Render every entry verbatim.

* **Material to process**:
* * * * * * *
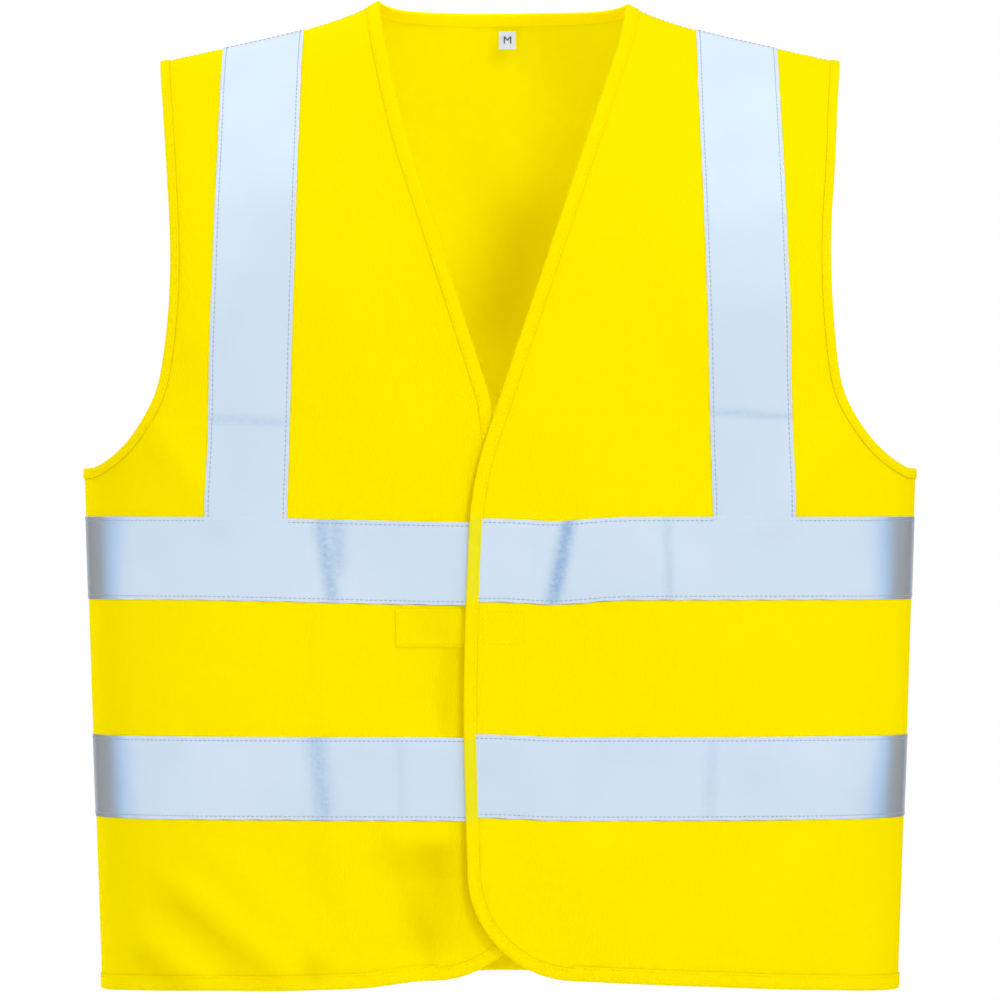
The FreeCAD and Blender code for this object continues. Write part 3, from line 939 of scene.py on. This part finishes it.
def over_brace(middle, place):
    """The upper band rises where it covers the foot of a brace."""
    foot = float(flat(np.array(BRACE_FOOT), np.array(BRACE_END))[0])
    off = np.abs(np.abs(middle[:, 0]) - foot) - TAPE_WIDE / 2
    return BRACE_RISE * (1.0 - smooth(off, -0.5, 4.0)) * (place > TAPE_WIDE / 2 - BAND_OVERLAP)


def sew_tape(part, middle):
    """A row of stitches inside each edge of a tape."""
    middle = even(middle, STEP)
    for place in (-TAPE_WIDE / 2 + TAPE_STITCH, TAPE_WIDE / 2 - TAPE_STITCH):
        tape_threads[part].sew(tape_row(middle, place), part, TAPE_OUT + STITCH_LIFT)


def edge_strip(name, node, part, line, side_in, width, material, pucker, slot="fabric"):
    """A turned edge of a front or of the back."""
    piece = along_edge(name, line, side_in, wrap_profile(width), part, material, pucker)
    attach(piece, part, slot, node)
    return piece


def sew_edge(part, line, side_in, width):
    """The row of stitches that holds a turned edge."""
    line = even(line, STEP)
    line = line + beside(line, side_in) * (width - EDGE_STITCH)
    threads[part].sew(line, part, TRIM_OUT - STITCH_LIFT)


def front_band(side, label, height):
    """The piece of a horizontal band on one front."""
    outline = front_edge(side)
    start_x = outline[np.argmin(np.abs(outline[:, 1] - height)), 0] + BAND_START
    sag = PUCKER_SAG if (side, label) == (LEFT, "upper") else 0.0
    line = band_line(side, start_x, height, *LAP_RISE[side, label], sag)
    piece = tape(f"{WORD[side]}_front_{label}_tape", line, side, side * (label == "upper"))
    attach(piece, side, "tape", f"{WORD[side]}_front_{label}_band")
    sew_tape(side, line)


def brace(side, part):
    """The tape from the shoulder line down to the upper band, in front or behind."""
    name = f"{WORD[side]}_{'back' if part == BACK else 'front'}_brace"
    line = brace_line(side)
    piece = tape(name, line, part)
    attach(piece, part, "tape", f"{name}_tape")
    sew_tape(part, line)


def sew_shoulder(side):
    """Topstitching beside the shoulder seam, in grey thread where it crosses the brace."""
    line = as_flat(ridge_run(NECK[side] + EDGE_FOLD, TIP_HALF - ARM_FOLD), side)
    line[:, 1] += SHOULDER_STITCH
    brace_top = np.abs(brace_line(side)[0, 0])
    on_tape = np.abs(np.abs(line[:, 0]) - brace_top) < TAPE_WIDE / 2 + 0.5
    ends = np.nonzero(np.diff(on_tape))[0] + 1
    for run, covered in zip(np.split(line, ends), np.split(on_tape, ends)):
        if covered[0]:
            tape_threads[side].sew(run, side, TAPE_OUT + STITCH_LIFT)
        else:
            threads[side].sew(run, side, CLOTH_OUT + 0.05)


def seam_join(side, seam):
    """The cloth of the side seam, between the back and a front."""
    line = even(seam, STEP)[1:-2]
    section = [(place, JOIN_TOP) for place in JOIN_PLACES]
    section += [(place, JOIN_LOW) for place in reversed(JOIN_PLACES)]
    rows = []
    for place, height in section:
        spots = line - np.array([side * abs(place), 0.0])
        rows.append((place, spots, side if place < 0 else BACK, height))
    join = strip(f"{WORD[side]}_side_seam_join", rows, running_length(line), fabric)
    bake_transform(join)
    return join


def make_front(side):
    word = WORD[side]
    hem_start = front_edge(side)[-1, 0]
    hem = as_flat(hem_line(hem_start, HEM_MIDDLE, HEM_SLOPE, HEM_SAG[side]), side)
    seam = as_flat(seam_line(), side)
    ridge = as_flat(ridge_run(TIP_HALF, NECK[side]), side)
    loop = closed_loop(edge[side], hem, seam[::-1], arm[side][::-1], ridge)
    body = panel(f"{word}_front", loop, side, fabric)
    attach(body, side, "fabric", f"{word}_front_panel")

    trims = [
        edge_strip(
            f"{word}_front_edge", f"{word}_front_edge_binding", side, edge[side], side,
            EDGE_FOLD, binding, 0.05, "binding",
        ),
        edge_strip(
            f"{word}_front_armhole", f"{word}_front_armhole_hem", side, arm[side], -side,
            ARM_FOLD, fabric, 0.08,
        ),
        edge_strip(
            f"{word}_front_bottom_hem", f"{word}_front_hem", side, hem, side, HEM_FOLD, fabric, 0.10,
        ),
    ]
    seam_join(side, seam)
    front_band(side, "upper", UPPER_BAND)
    front_band(side, "lower", LOWER_BAND)
    brace(side, side)
    brace(side, BACK)
    sew_shoulder(side)
    sew_edge(side, edge[side], side, EDGE_FOLD)
    sew_edge(side, arm[side], -side, ARM_FOLD)
    sew_edge(side, hem, side, HEM_FOLD)


for side in (RIGHT, LEFT):
    make_front(side)


def neck_line():
    """Back neckline from the wearer's right neck point to the left one."""
    xs = np.linspace(-NECK[RIGHT], NECK[LEFT], 161)
    end = np.where(xs > 0, NECK[LEFT], NECK[RIGHT])
    zs = BACK_NECK + (ridge_height(end) - BACK_NECK) * np.abs(xs / end) ** 9
    return flat(xs, zs)


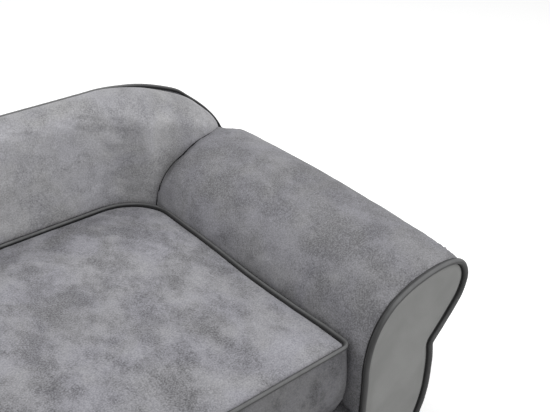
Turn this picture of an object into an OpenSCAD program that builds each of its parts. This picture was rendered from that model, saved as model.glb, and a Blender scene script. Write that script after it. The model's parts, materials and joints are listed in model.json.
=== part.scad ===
* * * * * * *
* **Solution to the exercise**:
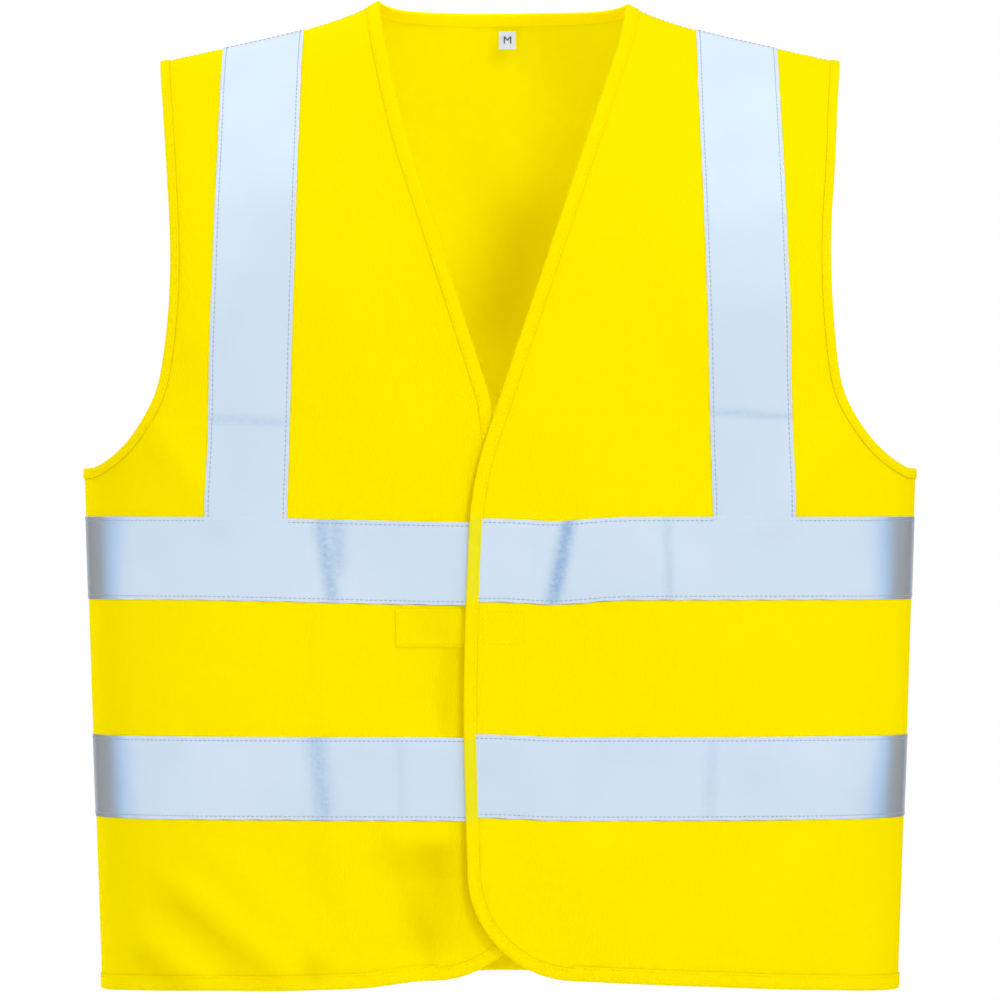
The FreeCAD and Blender code for this object continues. Write part 3, from line 939 of scene.py on. This part finishes it.
def over_brace(middle, place):
    """The upper band rises where it covers the foot of a brace."""
    foot = float(flat(np.array(BRACE_FOOT), np.array(BRACE_END))[0])
    off = np.abs(np.abs(middle[:, 0]) - foot) - TAPE_WIDE / 2
    return BRACE_RISE * (1.0 - smooth(off, -0.5, 4.0)) * (place > TAPE_WIDE / 2 - BAND_OVERLAP)


def sew_tape(part, middle):
    """A row of stitches inside each edge of a tape."""
    middle = even(middle, STEP)
    for place in (-TAPE_WIDE / 2 + TAPE_STITCH, TAPE_WIDE / 2 - TAPE_STITCH):
        tape_threads[part].sew(tape_row(middle, place), part, TAPE_OUT + STITCH_LIFT)


def edge_strip(name, node, part, line, side_in, width, material, pucker, slot="fabric"):
    """A turned edge of a front or of the back."""
    piece = along_edge(name, line, side_in, wrap_profile(width), part, material, pucker)
    attach(piece, part, slot, node)
    return piece


def sew_edge(part, line, side_in, width):
    """The row of stitches that holds a turned edge."""
    line = even(line, STEP)
    line = line + beside(line, side_in) * (width - EDGE_STITCH)
    threads[part].sew(line, part, TRIM_OUT - STITCH_LIFT)


def front_band(side, label, height):
    """The piece of a horizontal band on one front."""
    outline = front_edge(side)
    start_x = outline[np.argmin(np.abs(outline[:, 1] - height)), 0] + BAND_START
    sag = PUCKER_SAG if (side, label) == (LEFT, "upper") else 0.0
    line = band_line(side, start_x, height, *LAP_RISE[side, label], sag)
    piece = tape(f"{WORD[side]}_front_{label}_tape", line, side, side * (label == "upper"))
    attach(piece, side, "tape", f"{WORD[side]}_front_{label}_band")
    sew_tape(side, line)


def brace(side, part):
    """The tape from the shoulder line down to the upper band, in front or behind."""
    name = f"{WORD[side]}_{'back' if part == BACK else 'front'}_brace"
    line = brace_line(side)
    piece = tape(name, line, part)
    attach(piece, part, "tape", f"{name}_tape")
    sew_tape(part, line)


def sew_shoulder(side):
    """Topstitching beside the shoulder seam, in grey thread where it crosses the brace."""
    line = as_flat(ridge_run(NECK[side] + EDGE_FOLD, TIP_HALF - ARM_FOLD), side)
    line[:, 1] += SHOULDER_STITCH
    brace_top = np.abs(brace_line(side)[0, 0])
    on_tape = np.abs(np.abs(line[:, 0]) - brace_top) < TAPE_WIDE / 2 + 0.5
    ends = np.nonzero(np.diff(on_tape))[0] + 1
    for run, covered in zip(np.split(line, ends), np.split(on_tape, ends)):
        if covered[0]:
            tape_threads[side].sew(run, side, TAPE_OUT + STITCH_LIFT)
        else:
            threads[side].sew(run, side, CLOTH_OUT + 0.05)


def seam_join(side, seam):
    """The cloth of the side seam, between the back and a front."""
    line = even(seam, STEP)[1:-2]
    section = [(place, JOIN_TOP) for place in JOIN_PLACES]
    section += [(place, JOIN_LOW) for place in reversed(JOIN_PLACES)]
    rows = []
    for place, height in section:
        spots = line - np.array([side * abs(place), 0.0])
        rows.append((place, spots, side if place < 0 else BACK, height))
    join = strip(f"{WORD[side]}_side_seam_join", rows, running_length(line), fabric)
    bake_transform(join)
    return join


def make_front(side):
    word = WORD[side]
    hem_start = front_edge(side)[-1, 0]
    hem = as_flat(hem_line(hem_start, HEM_MIDDLE, HEM_SLOPE, HEM_SAG[side]), side)
    seam = as_flat(seam_line(), side)
    ridge = as_flat(ridge_run(TIP_HALF, NECK[side]), side)
    loop = closed_loop(edge[side], hem, seam[::-1], arm[side][::-1], ridge)
    body = panel(f"{word}_front", loop, side, fabric)
    attach(body, side, "fabric", f"{word}_front_panel")

    trims = [
        edge_strip(
            f"{word}_front_edge", f"{word}_front_edge_binding", side, edge[side], side,
            EDGE_FOLD, binding, 0.05, "binding",
        ),
        edge_strip(
            f"{word}_front_armhole", f"{word}_front_armhole_hem", side, arm[side], -side,
            ARM_FOLD, fabric, 0.08,
        ),
        edge_strip(
            f"{word}_front_bottom_hem", f"{word}_front_hem", side, hem, side, HEM_FOLD, fabric, 0.10,
        ),
    ]
    seam_join(side, seam)
    front_band(side, "upper", UPPER_BAND)
    front_band(side, "lower", LOWER_BAND)
    brace(side, side)
    brace(side, BACK)
    sew_shoulder(side)
    sew_edge(side, edge[side], side, EDGE_FOLD)
    sew_edge(side, arm[side], -side, ARM_FOLD)
    sew_edge(side, hem, side, HEM_FOLD)


for side in (RIGHT, LEFT):
    make_front(side)


def neck_line():
    """Back neckline from the wearer's right neck point to the left one."""
    xs = np.linspace(-NECK[RIGHT], NECK[LEFT], 161)
    end = np.where(xs > 0, NECK[LEFT], NECK[RIGHT])
    zs = BACK_NECK + (ridge_height(end) - BACK_NECK) * np.abs(xs / end) ** 9
    return flat(xs, zs)


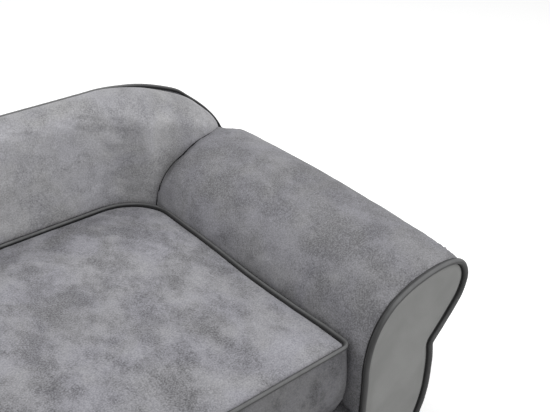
Turn this picture of an object into an OpenSCAD program that builds each of its parts. This picture was rendered from that model, saved as model.glb, and a Blender scene script. Write that script after it. The model's parts, materials and joints are listed in model.json.
=== part.scad ===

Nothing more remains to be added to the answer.